The failure to conclude this reckoning with the past leaves a gaping wound in our society, created through struggle against injustice, sacrifice and in many cases death. It is unfortunate that SA’s violent and crime-ridden society, and an NPA that is severely compromised by the state capture of the recent past, mean the system is overloaded with criminal cases.

However, it is incomprehensible that TRC-related matters have not been treated with the urgency they deserve. The long delay in finalising such cases has meant that crucial witnesses, and often the alleged perpetrators themselves, have either died or claim to be too mentally fragile to be able to follow court proceedings.

Documents have gone missing or have been destroyed. The same phenomenon hampered the hunt for Nazi war criminals. An example is the trial of Joao Rodrigues, accused of the death in detention of Ahmed Timol, which came to an abrupt halt in September 2021 when he died.

Adding to the delay in a number of cases has been the refusal of the SA Police Service to pay the legal fees of the accused. While it is obviously distasteful for a postapartheid government to have to pay for the legal defence of alleged perpetrators of apartheid crimes, it is established international law that the obligations of governments are passed on to their successors, however much their ideologies may differ. The refusal also means justice for the families of the victims is delayed or denied.

The NPA, which is making strides on many fronts in bringing those involved in corruption, state capture and fraud to book, is to be commended for the way it is tackling this apartheid legacy. It clearly wants to move as quickly as possible. Dedicated teams of prosecutors and Hawks investigators are working exclusively on some 129 TRC cases, some of them already in court. It is also reviewing some cases where decisions had been made not to proceed.

The intensity of this renewed focus by the NPA is evident in the referral since September last year of 64 new cases to the Hawks for investigation. There have already been some successes, dating back many years. A number of perpetrators have been convicted, notably Eugene de Kock for multiple murders, Ferdi Barnard for the murder of anti-apartheid activist David Webster, and Gideon Nieuwoudt for the Motherwell bombings.

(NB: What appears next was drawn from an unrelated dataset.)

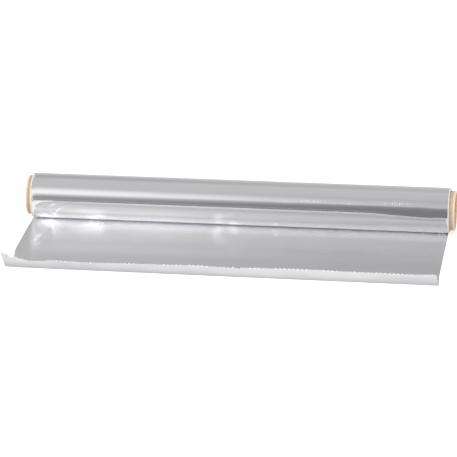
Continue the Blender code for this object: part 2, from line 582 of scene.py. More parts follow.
SAG_DEPTH = 0.2 * MM  # a slack turn sags where it leaves the roll
SAG_ANGLE = radians(-62)
SAG_SPREAD = radians(24)
END_DROP = 0.10 * MM
END_DROP_WIDTH = 0.7 * MM
LEFT_RIM_DROP = 0.65 * MM
LEFT_RIM_WIDTH = 1.4 * MM
LEFT_RIM_GRAIN = 14
LEFT_RIM_LAYER = 2.0
LEFT_RIM_EVEN = 0.8  # how much of its drop is everywhere
LEFT_RIM_UNEVEN = 1.3
CREASE_FADE = 0.5  # how much of its depth a crease has lost at its far end


def crease_depth(along_mm, round_deg, crease):
    """A straight crease's depth at a place, on the surface rolled out flat."""
    (x0, a0), (x1, a1), width, depth = crease
    mm_per_degree = radians(1) * ROLL_RADIUS / MM
    start, end = Vector((x0, a0 * mm_per_degree)), Vector((x1, a1 * mm_per_degree))
    point, run = Vector((along_mm, round_deg * mm_per_degree)), end - start
    part = min(max((point - start).dot(run) / run.length_squared, 0), 1)
    away = (point - start - run * part).length
    return depth * MM * exp(-((away / width) ** 2)) * (1 - CREASE_FADE * part)


def grain_place(along, angle, grain, shift=(0, 0, 0)):
    """A place in noise space for one on the roll, so that the noise has no seam round the roll."""
    place = (along * grain[0], cos(angle) * grain[1], sin(angle) * grain[1])
    return Vector([value + offset for value, offset in zip(place, shift)])


def roll_relief(along, angle):
    """How far the bright outside of the roll stands proud of a true cylinder."""
    along_mm, round_deg = along / MM, angle * 180 / pi
    relief = BROAD_WAVES * noise.noise(grain_place(along, angle, BROAD_GRAIN))
    relief += RIPPLES * noise.noise(grain_place(along, angle, RIPPLE_GRAIN, (0, 5, 0)))

    bag = hump(BAG_ANGLE, BAG_SPREAD, angle)
    relief += BAG_DEPTH * smooth_step(BAG_START, BAG_FULL, along) * bag
    bag_waves = noise.noise(grain_place(along, angle, BAG_GRAIN, (0, 0, 9)))
    relief += BAG_WAVES * smooth_step(BAG_WAVES_START, BAG_WAVES_FULL, along) * bag_waves

    crumpled = hump(CRUMPLE_PLACE, CRUMPLE_WIDTH, along) * hump(CRUMPLE_ANGLE, CRUMPLE_SPREAD, angle)
    if crumpled > LEAST_CRUMPLE:
        facet = noise.voronoi(grain_place(along, angle, CRUMPLE_GRAIN))[0]
        relief -= CRUMPLE_DEPTH * crumpled * (facet[1] - facet[0])
    if along < CREASES_END and abs(round_deg - CREASES_DEG) < CREASES_REACH_DEG:
        relief -= sum(crease_depth(along_mm, round_deg, crease) for crease in LEFT_CREASES)
    if round_deg < DENTS_TOP_DEG:
        for x, a, width, spread, depth in DENTS:
            relief -= depth * MM * hump(x, width, along_mm) * hump(a, spread, round_deg)

    relief += SAG_DEPTH * hump(SAG_ANGLE, SAG_SPREAD, angle)
    to_edge = min(along - ROLL_LEFT_END, ROLL_RIGHT_END - along)
    relief -= END_DROP * exp(-to_edge / END_DROP_WIDTH)
    round_rim = (cos(angle) * LEFT_RIM_GRAIN, sin(angle) * LEFT_RIM_GRAIN, LEFT_RIM_LAYER)
    ragged = LEFT_RIM_EVEN + LEFT_RIM_UNEVEN * noise.noise(Vector(round_rim))
    relief -= LEFT_RIM_DROP * ragged * exp(-(along - ROLL_LEFT_END) / LEFT_RIM_WIDTH)
    return relief


def roll_column(column):
    """How far along the roll one of its columns of points is."""
    if column < ROLL_FINE_COLUMNS:
        return ROLL_LEFT_END + ROLL_FINE_WIDTH * column / ROLL_FINE_COLUMNS
    start = ROLL_LEFT_END + ROLL_FINE_WIDTH
    part = (column - ROLL_FINE_COLUMNS) / (ROLL_COLUMNS - ROLL_FINE_COLUMNS)
    return start + (ROLL_RIGHT_END - start) * part


def make_roll(material):
    """The turns as one closed ring, with its outer face as a fine grid."""
    vertices = []
    for column in range(ROLL_COLUMNS + 1):
        along = roll_column(column)
        for step in range(ROLL_STEPS):
            angle = 2 * pi * step / ROLL_STEPS
            radius = ROLL_RADIUS + roll_relief(along, angle if angle < pi else angle - 2 * pi)
            height = max(AXIS_HEIGHT + radius * sin(angle), CLEAR_OF_TABLE)
            vertices.append((along, -radius * cos(angle), height))
    outer = len(vertices)
    for end in (ROLL_LEFT_END, ROLL_RIGHT_END):
        for step in range(ROLL_STEPS):
            angle = 2 * pi * step / ROLL_STEPS
            height = AXIS_HEIGHT + WOUND_BORE_RADIUS * sin(angle)
            vertices.append((end, -WOUND_BORE_RADIUS * cos(angle), height))
    faces = []
    for step in range(ROLL_STEPS):
        beside = (step + 1) % ROLL_STEPS
        for column in range(ROLL_COLUMNS):
            near, far = column * ROLL_STEPS, (column + 1) * ROLL_STEPS
            faces.append((near + step, near + beside, far + beside, far + step))
        left, right, last = outer, outer + ROLL_STEPS, ROLL_COLUMNS * ROLL_STEPS
        faces.append((left + step, left + beside, beside, step))
        faces.append((last + step, last + beside, right + beside, right + step))
        faces.append((right + step, right + beside, left + beside, left + step))
    roll = piece("wound_roll", vertices, faces, material)
    turned_out(roll.data)
    finished(roll, "bare_foil", "foil")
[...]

In March the finding of the inquest into the death of trade unionist Neil Aggett, which exonerated the security police and ruled that he had committed suicide, was overturned. Judgments in the judicial review of the inquests into the deaths of Ernest Dipale and Hoosen Haffejee are awaited, and inquests into the deaths of Imam Abdullah Haron, Ntombikayise Kubheka, Sbo Phewa, Zama Sokhulu and James Mngomezulu are under way.

Progress has also been made in uncovering the whereabouts of missing people. The NPA’s Missing Persons Task Team has recovered the remains of 179 people, and in some cases the bodies of the deceased have been returned to their families.

More has to be done, but the achievements of late are heartening.